Once the decision to sell silver has been made, understanding the practical steps involved is important for a smooth transaction. Various avenues exist for selling silver, each with different characteristics regarding convenience, potential returns, and security. Options include local coin dealers, online bullion dealers, pawn shops, jewelry stores, and auction houses. Local coin dealers and bullion stores offer immediate payment and personal interaction, potentially allowing for price negotiation.

Online bullion dealers often provide competitive pricing due to lower overhead costs and a broad market reach. Reputable online dealers typically offer secure shipping options and transparent pricing. Pawn shops and jewelry stores are convenient for quick sales, but they may not offer the most competitive prices, especially for bullion, as their business models often involve a wider profit margin. Auction houses can be suitable for rare or collectible silver items, potentially yielding higher prices but involving longer processes and fees.

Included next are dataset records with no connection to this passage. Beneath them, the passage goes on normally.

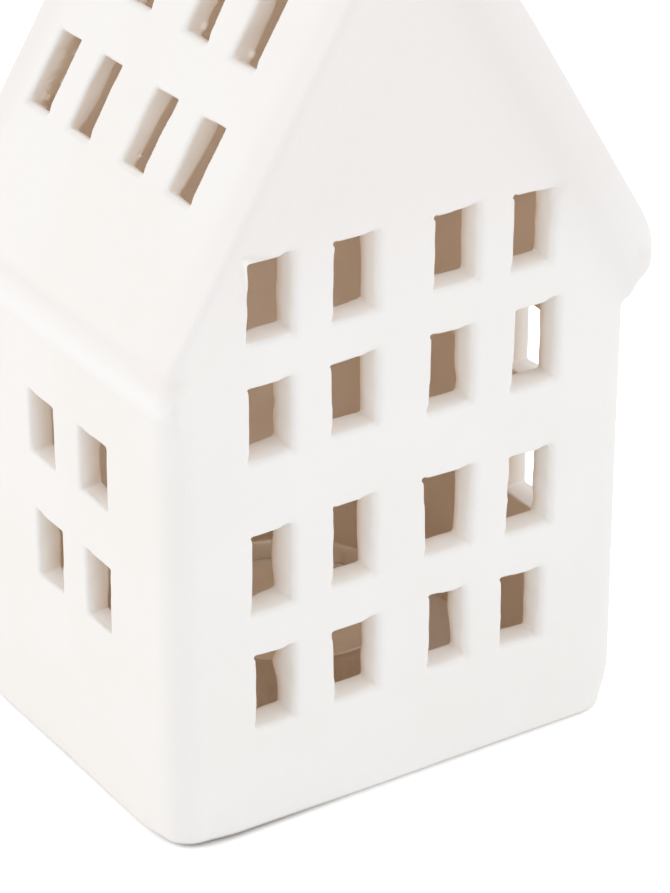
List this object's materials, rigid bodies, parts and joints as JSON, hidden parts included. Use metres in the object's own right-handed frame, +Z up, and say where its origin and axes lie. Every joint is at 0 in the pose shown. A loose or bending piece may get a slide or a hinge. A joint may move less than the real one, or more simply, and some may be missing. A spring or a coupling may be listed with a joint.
{
  "type": "tealight house",
  "caption": "White matt ceramic house with a steep gabled roof, rows of cut-out windows and roof slots, open at the base to stand over a tealight.",
  "frame": {"origin": "centre of the open base, on the surface that the house and the tealight stand on", "axes": "+Z up the house, -Y out of the front gable with its windows, +Y out of the plain back gable, +X to the right seen from the front"},
  "size_m": [0.0842, 0.0666, 0.144],
  "materials": {
    "matt_ceramic": "matt, unglazed to the touch, slightly warm white",
    "cup_aluminium": "thin pressed foil, satin",
    "wax": "white paraffin wax, faintly translucent",
    "wick_cotton": "waxed braided cotton",
    "tab_steel": "tinned steel"
  },
  "bodies": {
    "tealight": {"tealight_cup": "cup_aluminium", "tealight_wax": "wax", "wick": "wick_cotton", "wick_tab": "tab_steel"},
    "house": {"house_shell": "matt_ceramic"}
  },
  "joints": [
    {"name": "house_lift", "type": "slide", "parent": "tealight", "child": "house", "axis": [0, 0, 1], "range_m": [0, 0.06]}
  ]
}
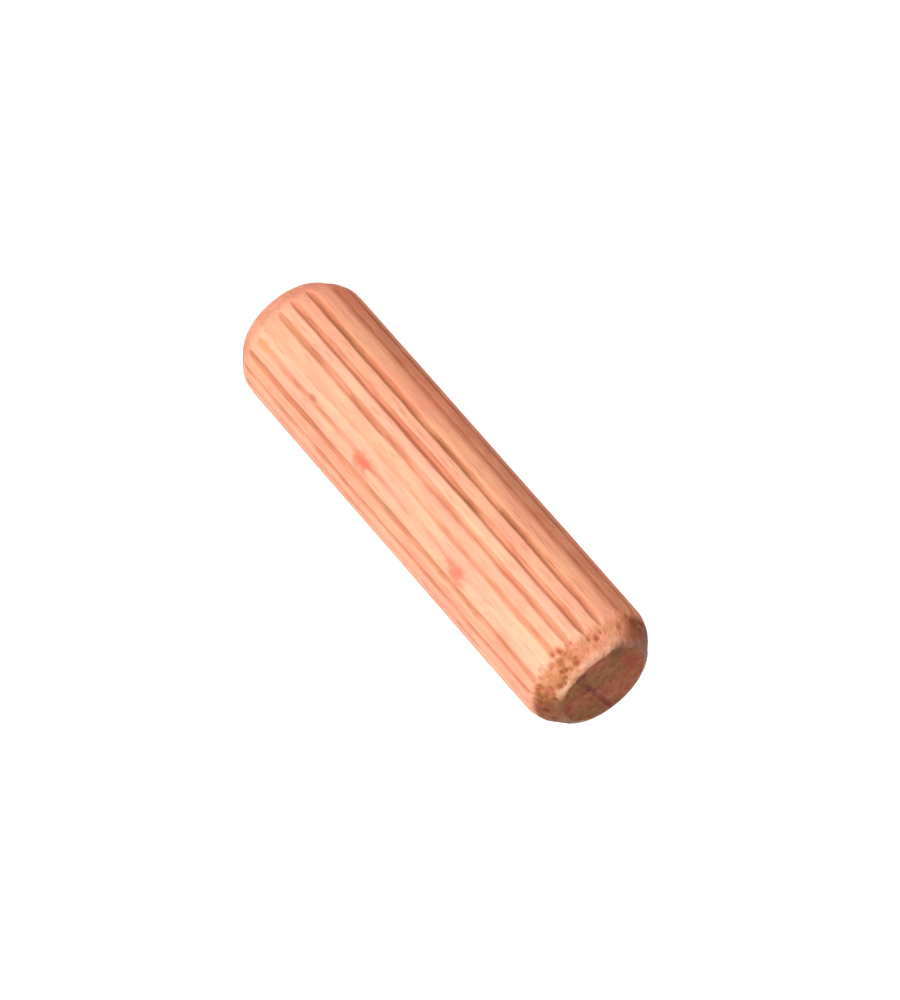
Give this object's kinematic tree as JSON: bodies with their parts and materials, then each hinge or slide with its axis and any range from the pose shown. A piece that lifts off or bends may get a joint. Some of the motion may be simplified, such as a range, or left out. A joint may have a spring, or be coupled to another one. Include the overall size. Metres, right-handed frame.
{
  "type": "fluted wooden dowel pin",
  "caption": "Short round wooden dowel pin with straight flutes along its whole length and a tapered nose at each end.",
  "frame": {"origin": "the middle of the lower sawn end, which the pin stands on", "axes": "+Z along the pin's axis, up towards its other end; one flute points along +X"},
  "size_m": [0.008, 0.008, 0.03],
  "materials": {
    "beech": "raw unfinished beech, matt, darker on the end grain"
  },
  "bodies": {
    "root": {"dowel_pin": "beech"}
  },
  "joints": []
}
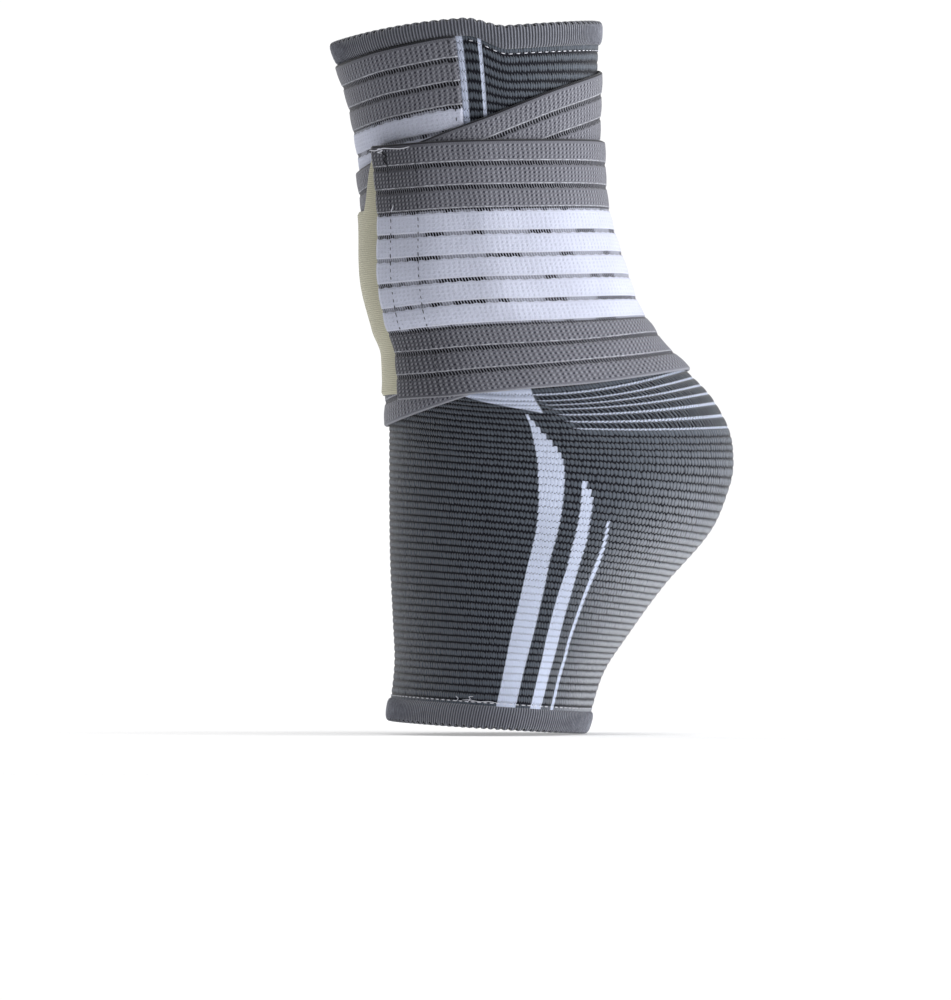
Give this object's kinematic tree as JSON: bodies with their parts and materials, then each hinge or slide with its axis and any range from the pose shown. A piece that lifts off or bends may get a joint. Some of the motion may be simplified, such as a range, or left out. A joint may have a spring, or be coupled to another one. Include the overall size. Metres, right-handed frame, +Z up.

Before selling, obtaining an appraisal or multiple quotes for your silver is advisable to understand its market value. The “spot price” of silver, the current market price for one troy ounce of pure silver, serves as a benchmark. The actual price you receive will typically be slightly below the spot price, accounting for dealer premiums, processing fees, and the form of your silver (e.g., bullion, jewelry, scrap). Dealers often buy at a percentage of the spot price, reflecting their operational costs and profit margins.

When proceeding with a sale, verify the buyer’s legitimacy, especially with online transactions, by checking reviews and business ratings. Understand the accepted payment methods, which can range from cash for local sales to bank wires or checks for larger transactions. For significant sales, be aware of potential reporting requirements. Dealers may be obligated to file IRS Form 1099-B for certain precious metal transactions, particularly for sales of 1,000 troy ounces or more of silver with a fineness of at least .999. Accurate documentation of the sale, including the buyer, date, quantity, and price, should be maintained for your personal records and tax reporting.